Thomas Gould (Champs Hill Records)

Our rating

4

Published: July 9, 2015 at 1:03 pm

Bach to Parker Works by JS Bach, Muhly, Meredith, Borenstein, Campbell et al Thomas Gould (violin) Champs Hill Records CHRCD 078

Thomas Gould’s commitment to composers of his generation is impressive. It was possibly a mistake, though, to begin a disc with Bach’s Chaconne in D minor, a mighty hard act to follow. I imagine his original recital programme, in which new works were dispersed among movements from Bach Partitas, made for a better listen.

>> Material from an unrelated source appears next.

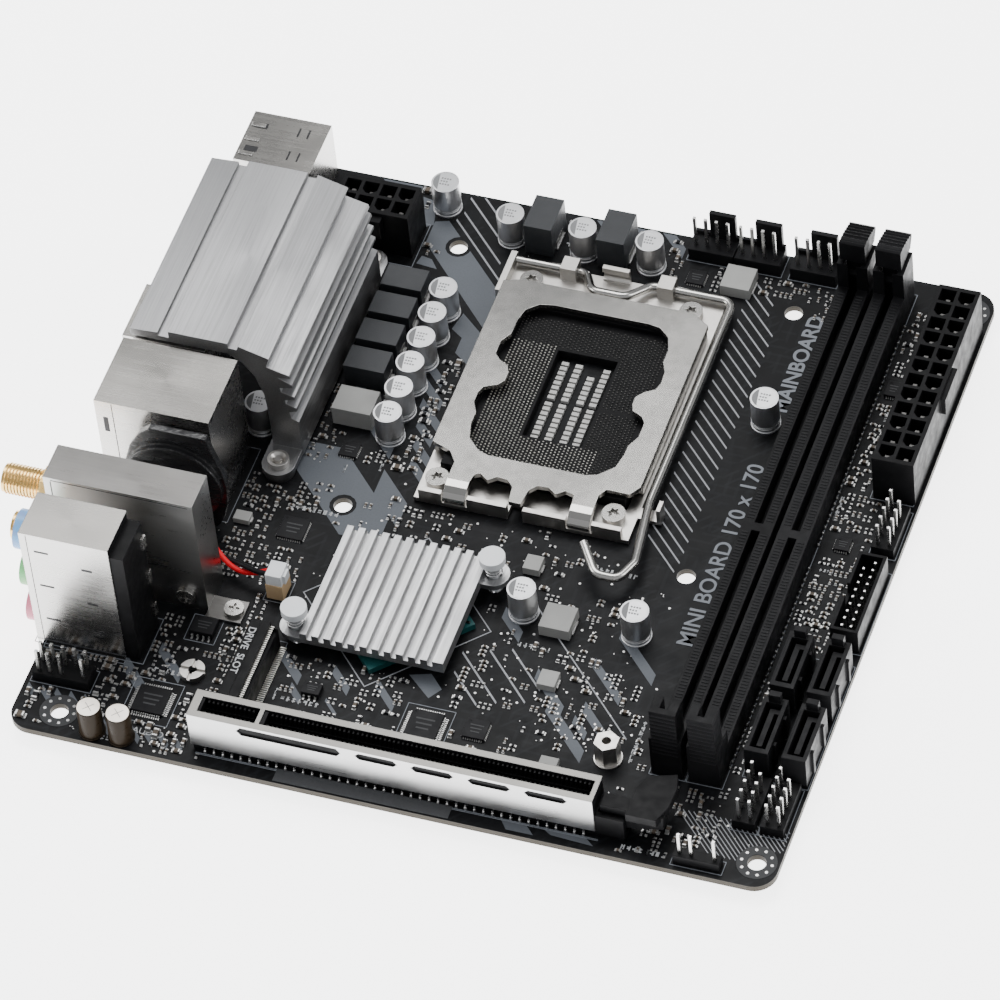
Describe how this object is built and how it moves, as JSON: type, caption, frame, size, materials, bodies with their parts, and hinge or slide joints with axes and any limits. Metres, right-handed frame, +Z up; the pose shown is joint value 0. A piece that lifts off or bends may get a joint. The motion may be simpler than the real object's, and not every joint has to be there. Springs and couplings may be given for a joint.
{
  "type": "computer motherboard",
  "caption": "Square black computer main board with socket and load plate, memory and expansion slots, heatsinks, chokes, power sockets and a row of rear ports.",
  "frame": {"origin": "centre of the board's upper face", "axes": "+X along the expansion slot, away from the rear ports; +Y along the memory slots towards their latches; +Z up, out of the component side"},
  "size_m": [0.1837, 0.17, 0.0391],
  "materials": {
    "board": "satin solder mask over glass fibre",
    "black_plastic": "fine matt moulding",
    "grey_plastic": "fine matt moulding",
    "white_plastic": "satin moulding",
    "beige_plastic": "satin moulding",
    "ring_plastic": "blue, green and pink rings",
    "ceramic": "fired ceramic",
    "steel": "stamped, nickel plated",
    "nickel_steel": "stamped, bright nickel plated",
    "black_steel": "black zinc",
    "stainless": "bright stamped strip",
    "tin_plate": "bright tin plate",
    "spring_steel": "drawn wire",
    "dark_aluminium": "brushed, dark anodised",
    "brushed_aluminium": "brushed, grey anodised",
    "thermal_pad": "soft pad",
    "chip_resin": "moulded resin",
    "substrate": "teal package board",
    "choke_grey": "pressed iron powder",
    "choke_black": "pressed iron powder",
    "capacitor_can": "bright aluminium can with printed top",
    "capacitor_gold": "dark gold sleeve",
    "brass_nickel": "nickel plated",
    "gold": "gold plated",
    "tin_pins": "plated pins",
    "shrink_wrap": "shrunk black sleeve",
    "red_wire": "smooth insulation",
    "black_wire": "smooth insulation"
  },
  "bodies": {
    "board": {"pcb": "board", "cpu_socket_body": "black_plastic", "socket_capacitors": "ceramic", "ilm_frame": "steel", "ilm_screws": "steel", "ilm_backplate": "black_steel", "vrm_heatsink": "dark_aluminium", "vrm_heatsink_screws": "nickel_steel", "vrm_thermal_pad": "thermal_pad", "vrm_mosfets": "chip_resin", "vcore_chokes": "choke_grey", "input_chokes": "choke_black", "aux_chokes": "choke_grey", "polymer_capacitors": "capacitor_can", "audio_capacitors": "capacitor_gold", "chipset": "substrate", "chipset_thermal_pad": "thermal_pad", "chipset_heatsink": "brushed_aluminium", "push_pin_spring_left": "spring_steel", "push_pin_spring_right": "spring_steel", "dimm_slot_a": "black_plastic", "dimm_slot_b": "grey_plastic", "pcie_slot_body": "black_plastic", "pcie_slot_shield": "stainless", "m2_connector": "black_plastic", "m2_standoff": "brass_nickel", "m2_nut": "brass_nickel", "wifi_shield": "tin_plate", "wifi_card": "board", "wifi_shield_screws": "nickel_steel", "sma_connectors": "gold", "audio_jack_shell": "tin_plate", "audio_jack_body": "black_plastic", "audio_jack_rings": "ring_plastic", "audio_jack_clips": "tin_plate", "lan_usb_shell": "tin_plate", "lan_usb_inserts": "black_plastic", "rear_port_shells": "tin_plate", "rear_port_inserts": "black_plastic", "eps_power_connector": "black_plastic", "atx_power_connector": "black_plastic", "power_pins": "tin_pins", "fan_headers": "black_plastic", "sata_ports": "grey_plastic", "usb3_header": "black_plastic", "pin_headers": "black_plastic", "header_pins": "tin_pins", "battery": "shrink_wrap", "battery_socket": "beige_plastic", "battery_plug": "white_plastic", "battery_wire_red": "red_wire", "battery_wire_black": "black_wire", "ic_packages": "chip_resin"},
    "lever": {"ilm_lever": "nickel_steel"},
    "load_plate": {"ilm_load_plate": "nickel_steel"},
    "push_pin_left": {"push_pin_left": "white_plastic"},
    "push_pin_right": {"push_pin_right": "white_plastic"},
    "memory_latch_a": {"dimm_latch_a": "black_plastic"},
    "memory_latch_b": {"dimm_latch_b": "grey_plastic"},
    "expansion_latch": {"pcie_slot_latch": "black_plastic"}
  },
  "joints": [
    {"name": "lever_swing", "type": "hinge", "parent": "board", "child": "lever", "pos_m": [0.01, 0.0661, 0.0031], "axis": [-1, 0, 0], "range_deg": [0, 105]},
    {"name": "load_plate_swing", "type": "hinge", "parent": "board", "child": "load_plate", "pos_m": [0.0036, -0.0032, 0.00275], "axis": [1, 0, 0], "range_deg": [0, 100]},
    {"name": "push_pin_left_press", "type": "slide", "parent": "board", "child": "push_pin_left", "axis": [0, 0, -1], "range_m": [0, 0.0015], "stiffness_N_per_m": 1500, "deforming": ["push_pin_spring_left"]},
    {"name": "push_pin_right_press", "type": "slide", "parent": "board", "child": "push_pin_right", "axis": [0, 0, -1], "range_m": [0, 0.0015], "stiffness_N_per_m": 1500, "deforming": ["push_pin_spring_right"]},
    {"name": "memory_latch_a_swing", "type": "hinge", "parent": "board", "child": "memory_latch_a", "pos_m": [0.05525, 0.0774, 0.0034], "axis": [-1, 0, 0], "range_deg": [0, 30]},
    {"name": "memory_latch_b_swing", "type": "hinge", "parent": "board", "child": "memory_latch_b", "pos_m": [0.06345, 0.0774, 0.0034], "axis": [-1, 0, 0], "range_deg": [0, 30]},
    {"name": "expansion_latch_press", "type": "hinge", "parent": "board", "child": "expansion_latch", "pos_m": [0.0496, -0.07725, 0.0036], "axis": [0, 1, 0], "range_deg": [0, 12], "stiffness_Nm_per_rad": 0.01}
  ]
}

The title Bach to Parker is also rather misleading: we start with an absorbing, if slightly hard-edged, performance of the Bach Chaconne, end with Miles Davis’s Donna Lee, and in between come contemporary works. Some of these refer directly to the Baroque model, such as Nimrod Borenstein’s lavish ‘romantic’ Baroque Quasi una cadenza, and Aziza Sadikova’s punchy deconstruction La Baroque. Dai Fujikura’s Kusmetche is a finely-crafted gem, while Anna Meredith’s provocative Charged suppresses and explodes energy to great effect. In Nico Muhly’s seductive A Long Line the solo line gradually intensifies over electronic chord drones, more successfully than in Mark Bowden’s Lines written a few lines below in which a menacing track of recorded sounds from London’s Underground provides a dynamic, urban backdrop; here the violin’s improvisatory-style line disappoints. BoBop by John Hawkins doesn’t quite take off, but Donna Lee has an insouciant zest, and releases real suppleness in Gould’s playing.